6. We have considerd the submissions. We find from the original authority’s order that he has passed his order on the grond that earlier models of the machine were imported for US $ 55,000/-. These models are 1982 and 1983 but the present machine is of the make 1984. The declared value is US $ 35,000/-. This prima facie evidence itself is sufficient to hold that the value declared is not accepted. If that is so, it was for the Collector (Appeals) to have discussed the order of the adjudicating authority to find out whether the fixation of the price by the adjudicting authority was taken on the available evidence on record. He has not specifically dealt with the adjudicating authority’s reasoning to hold as to why it is not sustainable. On the contrary, he merely assumed that the value of the machine is to be fixed on the extent of use. But there is no evidence available before him or neither he has discussed any evidence in this regard to hold that the machine imported by the respondents were used extensively more than earlier models which were 1982 & 1983 models. In the absence of any such definite evidence before him, he could not have allowed the appeal on mere presumptions. He should have discussed the reasoning of the adjudicating authority and should have come to the conclusion as to why those reasons are not acceptable to him.
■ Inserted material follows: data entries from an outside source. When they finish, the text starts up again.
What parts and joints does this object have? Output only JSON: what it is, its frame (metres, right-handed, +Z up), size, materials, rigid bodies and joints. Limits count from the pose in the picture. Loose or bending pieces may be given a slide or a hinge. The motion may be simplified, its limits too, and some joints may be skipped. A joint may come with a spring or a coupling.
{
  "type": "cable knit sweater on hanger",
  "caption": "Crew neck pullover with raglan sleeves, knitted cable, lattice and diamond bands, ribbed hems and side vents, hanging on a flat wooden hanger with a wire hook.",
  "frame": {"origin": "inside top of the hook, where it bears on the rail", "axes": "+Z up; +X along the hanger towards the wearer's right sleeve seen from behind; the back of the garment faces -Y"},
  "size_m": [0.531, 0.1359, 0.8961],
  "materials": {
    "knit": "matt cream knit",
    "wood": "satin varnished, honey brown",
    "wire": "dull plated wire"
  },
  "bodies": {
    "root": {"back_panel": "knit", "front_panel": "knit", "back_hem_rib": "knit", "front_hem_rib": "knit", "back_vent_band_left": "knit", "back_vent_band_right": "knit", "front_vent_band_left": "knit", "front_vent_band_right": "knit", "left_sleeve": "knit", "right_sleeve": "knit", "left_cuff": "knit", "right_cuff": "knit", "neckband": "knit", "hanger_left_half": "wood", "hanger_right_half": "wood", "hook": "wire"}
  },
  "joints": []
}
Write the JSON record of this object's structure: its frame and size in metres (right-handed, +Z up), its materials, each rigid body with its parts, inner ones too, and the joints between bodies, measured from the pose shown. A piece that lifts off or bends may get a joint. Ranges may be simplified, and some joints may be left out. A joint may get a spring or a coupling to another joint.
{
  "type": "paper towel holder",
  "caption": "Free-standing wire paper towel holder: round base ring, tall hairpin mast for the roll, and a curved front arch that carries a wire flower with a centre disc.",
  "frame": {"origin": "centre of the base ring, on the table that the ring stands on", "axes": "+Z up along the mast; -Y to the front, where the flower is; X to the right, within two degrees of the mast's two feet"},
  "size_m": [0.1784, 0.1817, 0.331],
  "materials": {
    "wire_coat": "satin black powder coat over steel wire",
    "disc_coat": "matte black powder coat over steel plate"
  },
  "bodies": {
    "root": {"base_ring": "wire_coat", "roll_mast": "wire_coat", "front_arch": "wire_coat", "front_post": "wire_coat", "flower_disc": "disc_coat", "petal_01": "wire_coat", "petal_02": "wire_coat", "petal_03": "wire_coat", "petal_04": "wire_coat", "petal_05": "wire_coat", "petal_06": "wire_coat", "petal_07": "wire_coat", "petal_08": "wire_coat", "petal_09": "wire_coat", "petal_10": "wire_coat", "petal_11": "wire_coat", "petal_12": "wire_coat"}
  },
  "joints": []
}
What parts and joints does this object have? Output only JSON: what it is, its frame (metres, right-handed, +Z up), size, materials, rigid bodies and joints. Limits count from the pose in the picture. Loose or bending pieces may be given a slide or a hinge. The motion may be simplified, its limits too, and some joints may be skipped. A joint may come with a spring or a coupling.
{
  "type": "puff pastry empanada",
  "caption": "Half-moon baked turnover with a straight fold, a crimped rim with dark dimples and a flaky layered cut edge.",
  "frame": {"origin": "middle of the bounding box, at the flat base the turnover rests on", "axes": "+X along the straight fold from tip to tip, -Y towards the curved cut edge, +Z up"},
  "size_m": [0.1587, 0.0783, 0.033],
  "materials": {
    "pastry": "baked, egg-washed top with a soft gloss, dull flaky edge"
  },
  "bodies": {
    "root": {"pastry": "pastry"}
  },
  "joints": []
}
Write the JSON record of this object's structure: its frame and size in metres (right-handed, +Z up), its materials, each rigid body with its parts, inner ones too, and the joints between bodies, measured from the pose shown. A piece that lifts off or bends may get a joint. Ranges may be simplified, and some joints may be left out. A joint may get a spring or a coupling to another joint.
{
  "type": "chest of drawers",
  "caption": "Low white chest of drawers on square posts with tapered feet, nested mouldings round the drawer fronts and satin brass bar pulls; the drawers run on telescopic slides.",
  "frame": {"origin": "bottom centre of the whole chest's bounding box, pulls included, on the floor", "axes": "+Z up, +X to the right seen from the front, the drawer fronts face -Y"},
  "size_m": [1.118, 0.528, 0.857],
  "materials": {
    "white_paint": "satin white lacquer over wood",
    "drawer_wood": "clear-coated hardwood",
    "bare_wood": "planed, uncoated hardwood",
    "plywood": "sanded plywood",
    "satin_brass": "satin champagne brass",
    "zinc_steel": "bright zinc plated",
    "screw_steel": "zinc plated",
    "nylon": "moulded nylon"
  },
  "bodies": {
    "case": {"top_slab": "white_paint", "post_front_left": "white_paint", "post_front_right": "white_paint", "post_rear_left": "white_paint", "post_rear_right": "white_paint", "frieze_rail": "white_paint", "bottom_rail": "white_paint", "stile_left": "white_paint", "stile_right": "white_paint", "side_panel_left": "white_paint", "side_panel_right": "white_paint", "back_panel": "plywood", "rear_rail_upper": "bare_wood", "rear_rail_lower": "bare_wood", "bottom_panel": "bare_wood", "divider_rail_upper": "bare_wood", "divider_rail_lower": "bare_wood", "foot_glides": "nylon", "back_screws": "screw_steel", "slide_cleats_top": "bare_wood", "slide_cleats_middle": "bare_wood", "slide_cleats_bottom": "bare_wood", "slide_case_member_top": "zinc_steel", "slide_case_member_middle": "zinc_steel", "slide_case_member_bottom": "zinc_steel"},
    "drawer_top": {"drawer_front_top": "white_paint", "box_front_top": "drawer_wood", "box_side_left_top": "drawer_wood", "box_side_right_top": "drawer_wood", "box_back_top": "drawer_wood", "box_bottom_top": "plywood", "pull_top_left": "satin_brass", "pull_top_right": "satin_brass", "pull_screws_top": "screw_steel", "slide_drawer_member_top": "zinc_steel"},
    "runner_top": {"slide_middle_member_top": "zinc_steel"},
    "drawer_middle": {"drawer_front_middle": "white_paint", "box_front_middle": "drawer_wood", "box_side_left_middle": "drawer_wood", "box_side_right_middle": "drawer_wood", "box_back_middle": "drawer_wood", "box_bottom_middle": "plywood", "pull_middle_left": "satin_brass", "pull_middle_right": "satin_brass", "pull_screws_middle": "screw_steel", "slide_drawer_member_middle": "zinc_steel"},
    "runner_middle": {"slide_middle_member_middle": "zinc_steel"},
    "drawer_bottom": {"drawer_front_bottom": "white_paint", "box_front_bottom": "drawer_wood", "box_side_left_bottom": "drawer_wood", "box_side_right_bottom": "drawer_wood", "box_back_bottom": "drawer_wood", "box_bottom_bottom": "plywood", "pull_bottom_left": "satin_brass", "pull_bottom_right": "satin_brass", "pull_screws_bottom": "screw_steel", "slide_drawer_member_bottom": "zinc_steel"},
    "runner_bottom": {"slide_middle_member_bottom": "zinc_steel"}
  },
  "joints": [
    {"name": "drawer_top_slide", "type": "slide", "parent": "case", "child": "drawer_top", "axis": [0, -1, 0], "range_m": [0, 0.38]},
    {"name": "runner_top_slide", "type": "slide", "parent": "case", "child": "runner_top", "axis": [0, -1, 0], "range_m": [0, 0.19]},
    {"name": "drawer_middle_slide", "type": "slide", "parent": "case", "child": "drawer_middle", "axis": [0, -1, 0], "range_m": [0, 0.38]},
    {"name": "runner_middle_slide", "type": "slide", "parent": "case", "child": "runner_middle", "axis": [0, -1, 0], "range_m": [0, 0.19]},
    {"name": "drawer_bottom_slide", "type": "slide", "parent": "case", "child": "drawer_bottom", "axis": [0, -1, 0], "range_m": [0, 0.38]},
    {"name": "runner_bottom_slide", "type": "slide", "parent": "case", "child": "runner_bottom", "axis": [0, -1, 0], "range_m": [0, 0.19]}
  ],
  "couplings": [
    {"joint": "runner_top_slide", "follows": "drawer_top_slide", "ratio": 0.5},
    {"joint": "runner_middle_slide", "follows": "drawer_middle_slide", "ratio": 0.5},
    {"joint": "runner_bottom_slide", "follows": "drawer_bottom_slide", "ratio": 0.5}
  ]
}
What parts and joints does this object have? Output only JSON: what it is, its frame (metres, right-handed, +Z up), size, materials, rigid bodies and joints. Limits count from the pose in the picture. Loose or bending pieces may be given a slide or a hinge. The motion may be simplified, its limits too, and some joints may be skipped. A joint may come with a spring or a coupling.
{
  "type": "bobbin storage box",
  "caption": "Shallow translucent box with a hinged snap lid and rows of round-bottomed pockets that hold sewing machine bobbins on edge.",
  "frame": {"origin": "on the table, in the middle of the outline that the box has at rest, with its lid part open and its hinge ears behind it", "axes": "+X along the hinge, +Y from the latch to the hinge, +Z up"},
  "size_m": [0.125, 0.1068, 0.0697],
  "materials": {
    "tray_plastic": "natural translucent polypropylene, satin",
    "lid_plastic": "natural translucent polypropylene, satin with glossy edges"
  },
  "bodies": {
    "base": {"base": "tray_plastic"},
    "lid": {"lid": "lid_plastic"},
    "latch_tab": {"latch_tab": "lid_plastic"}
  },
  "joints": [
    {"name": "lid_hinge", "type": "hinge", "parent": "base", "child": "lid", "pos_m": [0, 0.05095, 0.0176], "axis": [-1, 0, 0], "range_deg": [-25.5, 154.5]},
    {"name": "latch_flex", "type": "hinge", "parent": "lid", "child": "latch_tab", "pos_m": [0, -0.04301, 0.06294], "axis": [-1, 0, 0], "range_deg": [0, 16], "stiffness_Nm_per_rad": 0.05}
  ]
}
In the result, we are of the view that the impugned order is not sustainable as it is based on presumptions and we set aside the same and remand the matter to the Collector (Appeals) for de novo hearing after granting a personal hearing to the respondents and then to pass an order by dealing with the specific grounds which are taken by the adjudicating authority and then giving his reasoning whether it would be accepted and if the same is not acceptable, he should give his reason as to why it could not accepted and he should pass a speaking order in this behalf based on evidences which are available on record.

7. The appeal is allowed by remand.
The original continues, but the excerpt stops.